-- Exercise instructions --
Show all lines holding "FreeCAD".

+++ Records provided +++

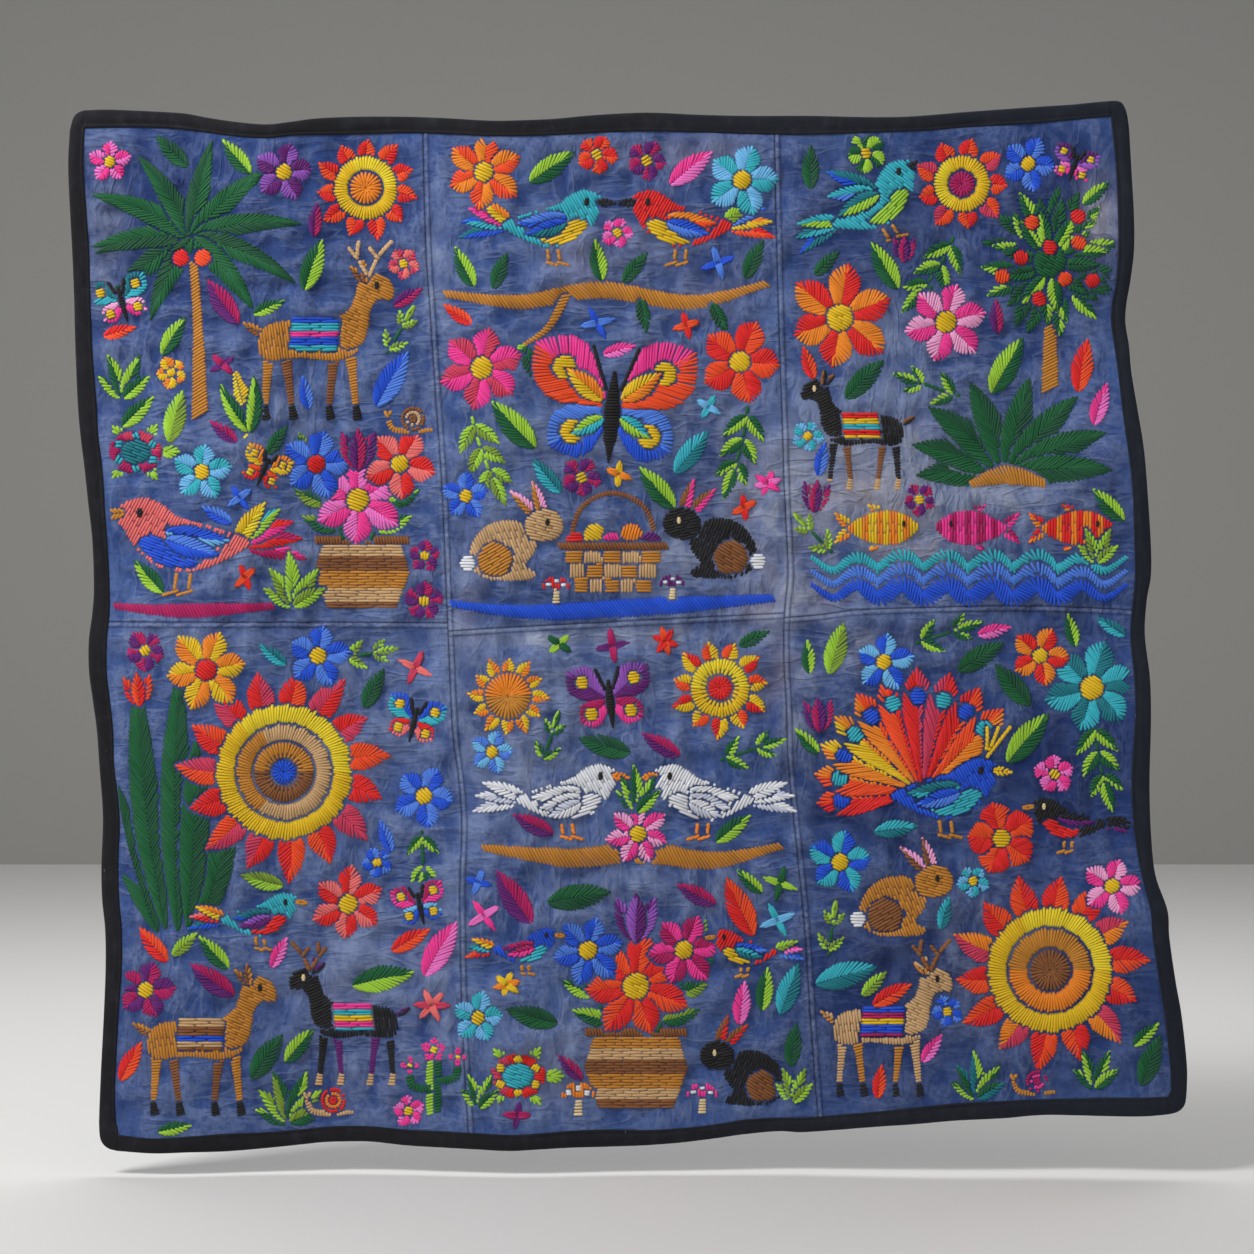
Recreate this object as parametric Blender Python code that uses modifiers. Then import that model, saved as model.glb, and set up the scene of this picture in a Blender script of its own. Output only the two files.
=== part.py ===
"""Wall tapestry: six pieced cotton blocks in a folded binding, hanging from its top edge.

Metres, +Z up. The origin is the middle of the top edge, +X runs to the viewer's right and the front
faces -Y. Places along the edges are read from the photograph in its pixels and turned into real sizes
by the width of the binding.
"""
import math

import bmesh
import bpy
from mathutils import Vector

# Driving dimensions, in metres
BINDING_WIDTH = 0.0127
BINDING_THICKNESS = 0.0010
CLOTH_THICKNESS = 0.0012
SEAM_GAP = 0.0005
BINDING_EASE = 0.0005
FOLD_DEPTH = 0.0010
CORNER_DEPTH = 0.0024
VIEW_DISTANCE = 2.6
BLOCK_COLUMNS = 16
BLOCK_ROWS = 24

# How far the cloth stands off its hanging plane, in metres: at its top edge, and more at its bottom edge
STAND_OFF = 0.010
STAND_OFF_GAIN = 0.002

# The binding's fold, as shares of its half thickness: where its flat part ends, and how blunt its nose is
FOLD_SHOULDER = 0.8
FOLD_NOSE = 0.5

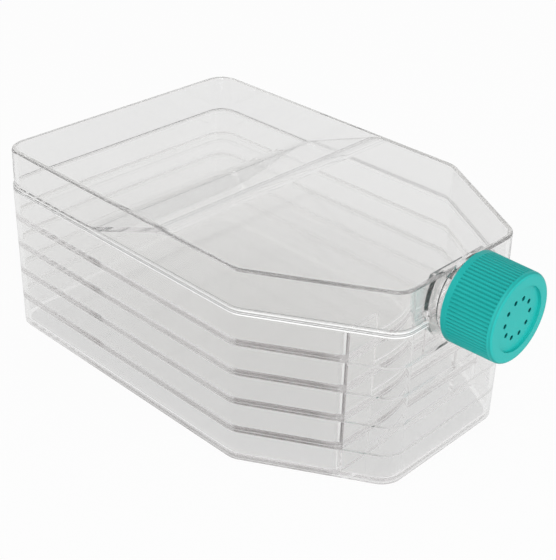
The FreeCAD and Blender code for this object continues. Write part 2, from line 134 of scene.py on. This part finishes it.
def look_from(azimuth, elevation, roll, lens, place):
    """Camera turned to an azimuth and elevation, then rolled about its own axis."""
    turned, raised, rolled = (math.radians(angle) for angle in (azimuth, elevation, roll))
    back = Vector((math.sin(turned) * math.cos(raised),
                   -math.cos(turned) * math.cos(raised),
                   math.sin(raised)))
    level = (-back).cross(Vector((0, 0, 1))).normalized()
    upright = level.cross(-back)
    right = level * math.cos(rolled) + upright * math.sin(rolled)
    up = upright * math.cos(rolled) - level * math.sin(rolled)
    data = bpy.data.cameras.new("camera")
    data.sensor_fit = "HORIZONTAL"
    data.lens = lens
    camera = bpy.data.objects.new("camera", data)
    scene.collection.objects.link(camera)
    turn = Matrix((right, up, back)).transposed().to_4x4()
    camera.matrix_world = Matrix.Translation(place) @ turn
    scene.camera = camera


look_from(azimuth=43.44, elevation=30.53, roll=1.78, lens=77.3,
          place=Vector((0.28297, -0.30647, 0.28519)))

TABLE_SIZE = 6
bpy.ops.object.select_all(action="DESELECT")
bpy.ops.mesh.primitive_plane_add(size=TABLE_SIZE, location=(0, 0, 0))
table = bpy.context.object
table.name = "table"

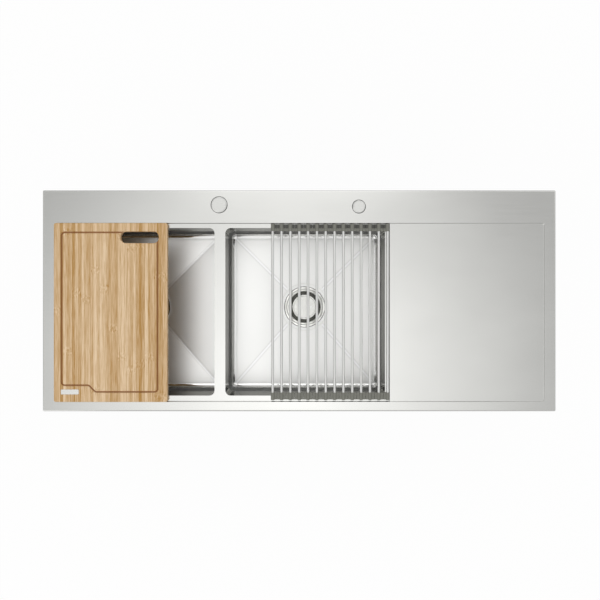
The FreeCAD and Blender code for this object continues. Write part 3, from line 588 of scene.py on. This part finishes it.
class SINK_OT_stage(bpy.types.Operator):
    """Set the camera, the soft studio light, the white floor and the two lamps"""
    bl_idname = "sink.stage"
    bl_label = "Stage"

    def execute(self, context):
        stage = context.scene.sink_stage
        scene = context.scene
        scene.view_settings.view_transform = "Standard"
        deck_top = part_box("deck")[1].z
        camera_data = bpy.data.cameras.new("camera")
        camera_data.sensor_fit = "HORIZONTAL"
        camera_data.sensor_width = 36.0
        camera_data.lens = camera_data.sensor_width * stage.camera_height / stage.picture_width
        camera_data.dof.use_dof = False
        camera_data.clip_end = 100.0
        camera = bpy.data.objects.new("camera", camera_data)
        camera.location = (stage.aim_x, stage.aim_y, deck_top + stage.camera_height)
        scene.collection.objects.link(camera)
        scene.camera = camera
        self.floor(scene, stage)
        self.world(scene)
        self.lamps(scene, stage)
        return {"FINISHED"}

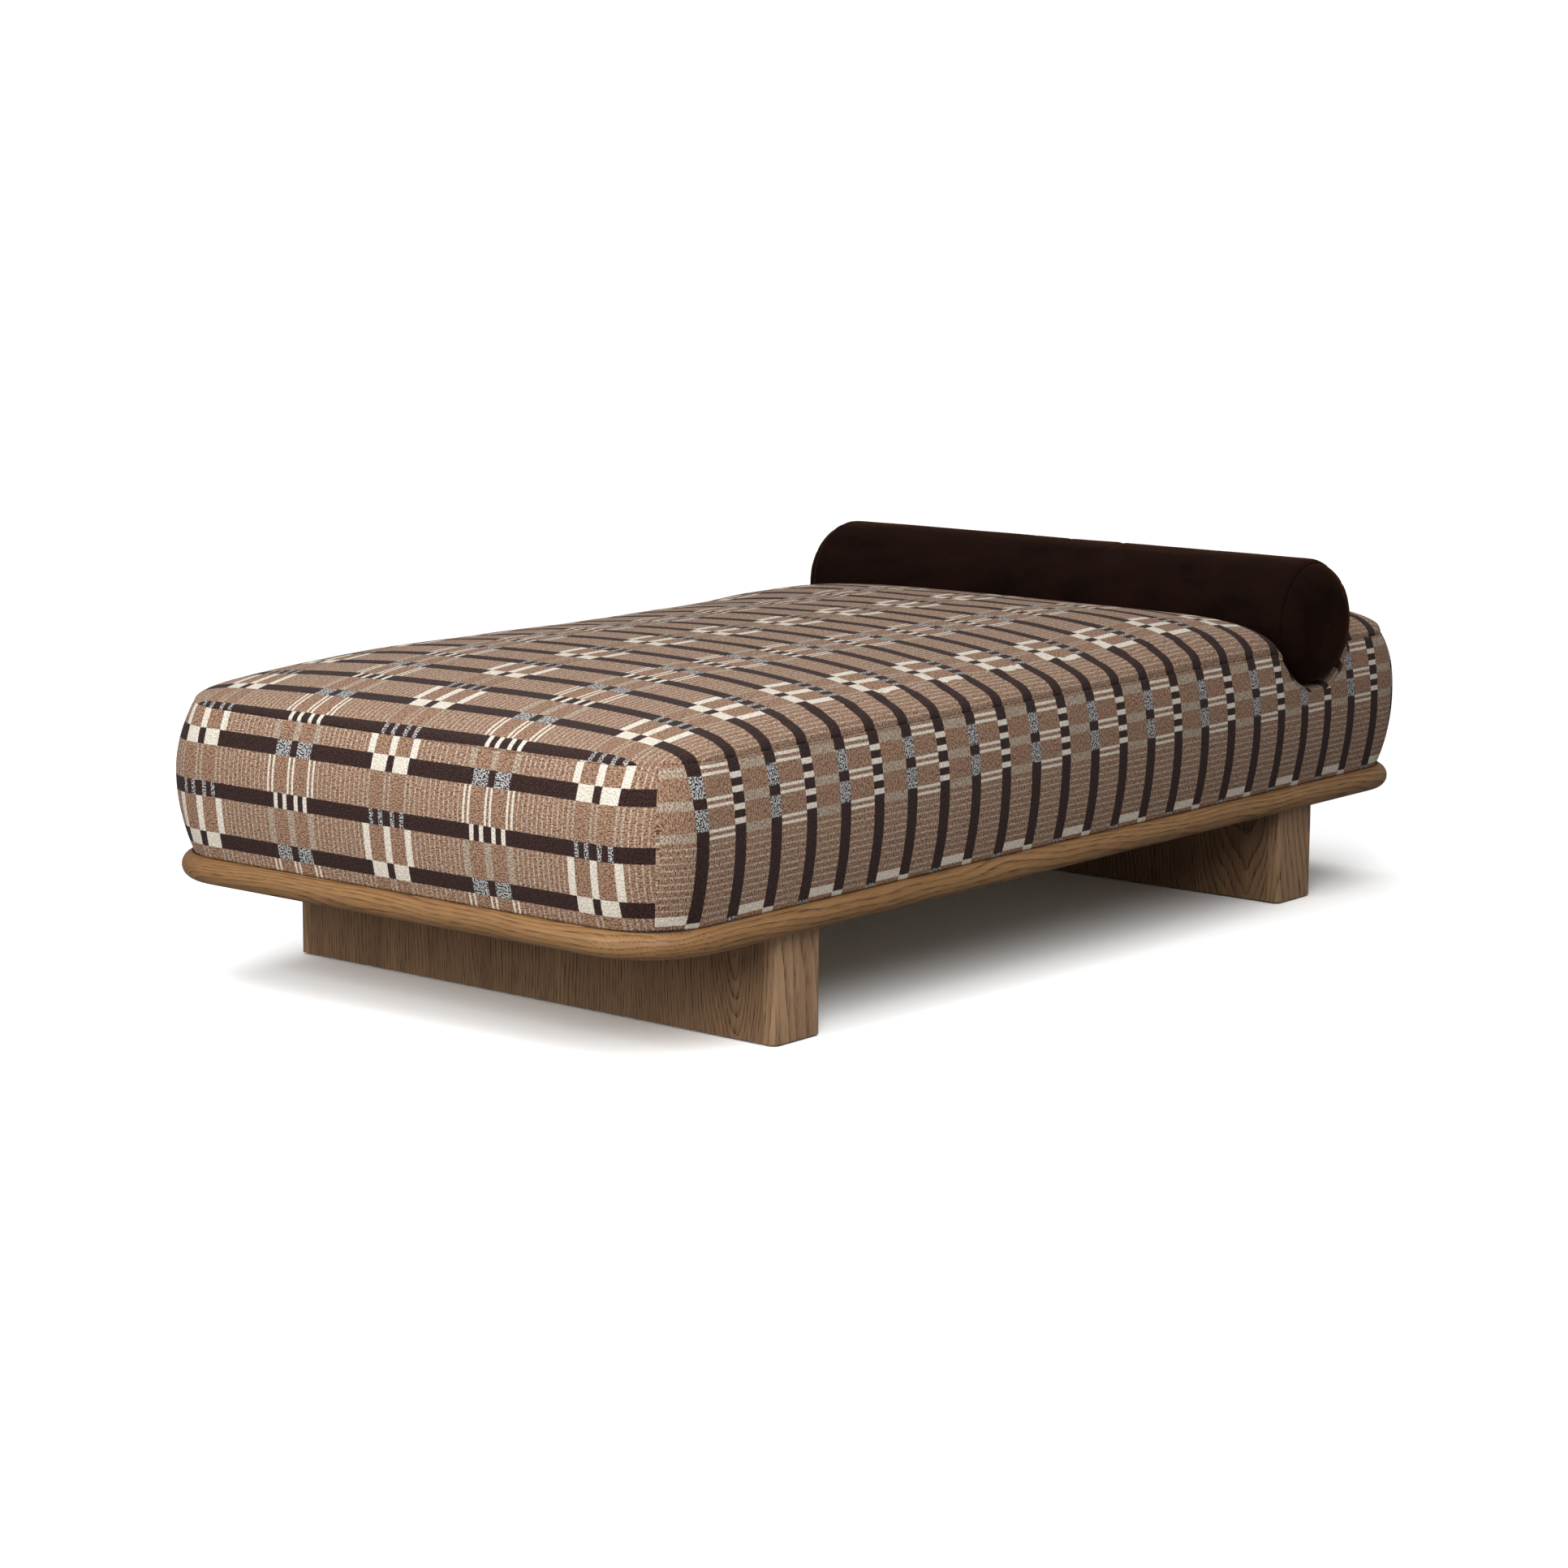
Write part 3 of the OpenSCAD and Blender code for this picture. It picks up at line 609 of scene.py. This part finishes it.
def build_bolster():
    """The bolster's tube and its two sewn-in caps."""
    y, r = bolster_rings("tube")
    tube = build_round("bolster_tube", y, r, 70, TUBE_WAVE)
    y, r = bolster_rings("cap")
    near = build_round("bolster_end_near", -y, r, 71, CAP_WAVE)
    far = build_round("bolster_end_far", y, r, 72, CAP_WAVE)
    return tube, near, far


# ---------- cloth simulation ----------

PUFF = 0.003                     # how far the padding pushes the fabric out, away from the seams
PUFF_REACH = 0.06                # the distance from a seam over which that grows
CLOTH_EASE = 0.03                # the cloth is cut larger than its drawn-in start by this share
CLOTH_PRESSURE = 8.0
CLOTH_MASS = 0.3
CLOTH_QUALITY = 5
CLOTH_FRAMES = 18


def mesh_points(mesh, kind="vertices"):
    """The points of a mesh, or its normals, as rows of an array."""
    rows = np.zeros(len(mesh.vertices) * 3)
    if kind == "vertices":
        mesh.vertices.foreach_get("co", rows)
    else:
        mesh.vertex_normals.foreach_get("vector", rows)
    return rows.reshape(-1, 3)


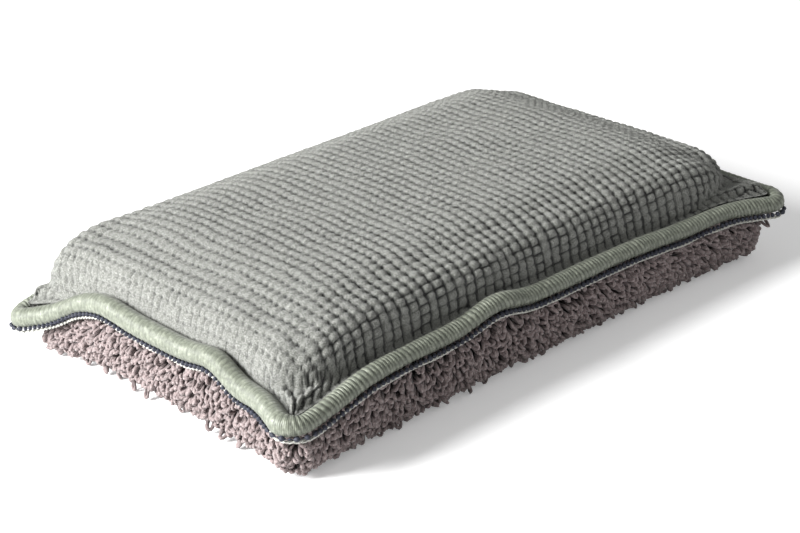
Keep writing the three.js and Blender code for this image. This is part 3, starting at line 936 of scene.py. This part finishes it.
def wall_row(random, row, low, high):
    """One row of loops on part of the wall: their roots, ways out and lengths."""
    s, t = rim_places(low, high, WALL_LOOP_PITCH)
    count = len(s)
    chance = random.uniform(-WALL_HEIGHT_CHANCE, WALL_HEIGHT_CHANCE, count)
    height = np.clip((row + WALL_ROW_LOWEST) / WALL_LOOP_ROWS + chance, 0.02, 1)
    # Every second row is shifted by half a pitch, and each loop by chance.
    nudge = random.uniform(-0.5, 0.5, count) + (row % 2) * 0.5
    on_long = np.abs(t) == 1
    s = np.where(on_long, np.clip(s + nudge * WALL_LOOP_PITCH / HALF[0], -1, 1), s)
    t = np.where(on_long, t, np.clip(t + nudge * WALL_LOOP_PITCH / HALF[1], -1, 1))
    tip = pile_wall(s, t, height)
    core = plan(s * WALL_CORE_SHARES[0], t * WALL_CORE_SHARES[1], WALL_CORE_INSET)
    level = tip[:, :2] - np.stack(core, -1)
    level /= np.linalg.norm(level, axis=1)[:, None]
    droop = WALL_DROOP + WALL_DROOP_CHANCE * random.normal(size=count) + (height - 0.5) * WALL_DROOP_RISE
    out = np.column_stack([level, droop])
    out /= np.linalg.norm(out, axis=1)[:, None]
    length = random.uniform(*WALL_LOOP_LENGTHS, count)
    return tip - out * (length - TIP_ROOM)[:, None], out, length


def make_wall_loops(name, low, high, seed, material):
    random = np.random.default_rng(seed)
    rows = [wall_row(random, row, low, high) for row in range(WALL_LOOP_ROWS)]
    roots, outs, lengths = (np.concatenate(values) for values in zip(*rows))
    loop_mesh(name, roots, outs, lengths, seed + 1, material)


def make_underside_loops(material):
    random = np.random.default_rng(61)
    reach = HALF - UNDERSIDE_INSET
    xs = np.arange(-reach[0], reach[0], UNDERSIDE_LOOP_PITCH)
    ys = np.arange(-reach[1], reach[1], UNDERSIDE_LOOP_PITCH * UNDERSIDE_ROW_SHARE)
    x, y = np.meshgrid(xs, ys)
    x = x + (np.arange(len(ys)) % 2)[:, None] * UNDERSIDE_LOOP_PITCH / 2
    roots = np.stack([x.ravel(), y.ravel(), np.full(x.size, UNDERSIDE_ROOT_HEIGHT)], -1)
    count = len(roots)
    roots[:, :2] += random.uniform(-UNDERSIDE_ROOT_CHANCE, UNDERSIDE_ROOT_CHANCE, (count, 2))
    outs = np.stack([*random.normal(0, UNDERSIDE_LEAN, (2, count)), -np.ones(count)], -1)
    lengths = random.uniform(*UNDERSIDE_LOOP_LENGTHS, count)
    loop_mesh("pile_under", roots, outs, lengths, 62, material)


def make_loose_loops(material):
    """A few pulled loops that hang under the front right ear."""
    roots = np.array([(71.0, -40.5, 12.0), (69.5, -41.5, 11.5), (67.5, -41.8, 11.0)])
    outs = np.array([(0.7, -0.5, -0.5), (0.4, -0.5, -0.9), (0.1, -0.4, -1.0)])
    loop_mesh("pile_loose", roots, outs, np.array([4.6, 4.0, 3.6]), 81, material)


def make_pile(material):
    make_pile_base(base_material())
    make_wall_loops("pile_front", 0, 1, 31, material)
    make_wall_loops("pile_right", 1, 2, 41, material)
    make_wall_loops("pile_back", 2, 3, 51, material)
    make_wall_loops("pile_left", 3, 4, 71, material)
    make_underside_loops(material)
    make_loose_loops(material)


add_camera()
add_floor()
add_world()
for lamp, settings in LAMPS.items():
    add_lamp(lamp, *settings)
make_knit(knit_material())
make_binding(binding_material())
make_looper_thread(thread_material("navy_thread", (16, 18, 26), (52, 56, 74), 0.6))
make_chain_thread(thread_material("white_thread", (150, 150, 144), (226, 226, 218), 0.6))
make_pile(pile_material())
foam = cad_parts["foam_core"]
foam.data.materials.clear()
foam.data.materials.append(foam_material())

bpy.context.scene.view_settings.view_transform = "Standard"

+++

-- Task result --
The FreeCAD and Blender code for this object continues. Write part 2, from line 134 of scene.py on. This part finishes it.
The FreeCAD and Blender code for this object continues. Write part 3, from line 588 of scene.py on. This part finishes it.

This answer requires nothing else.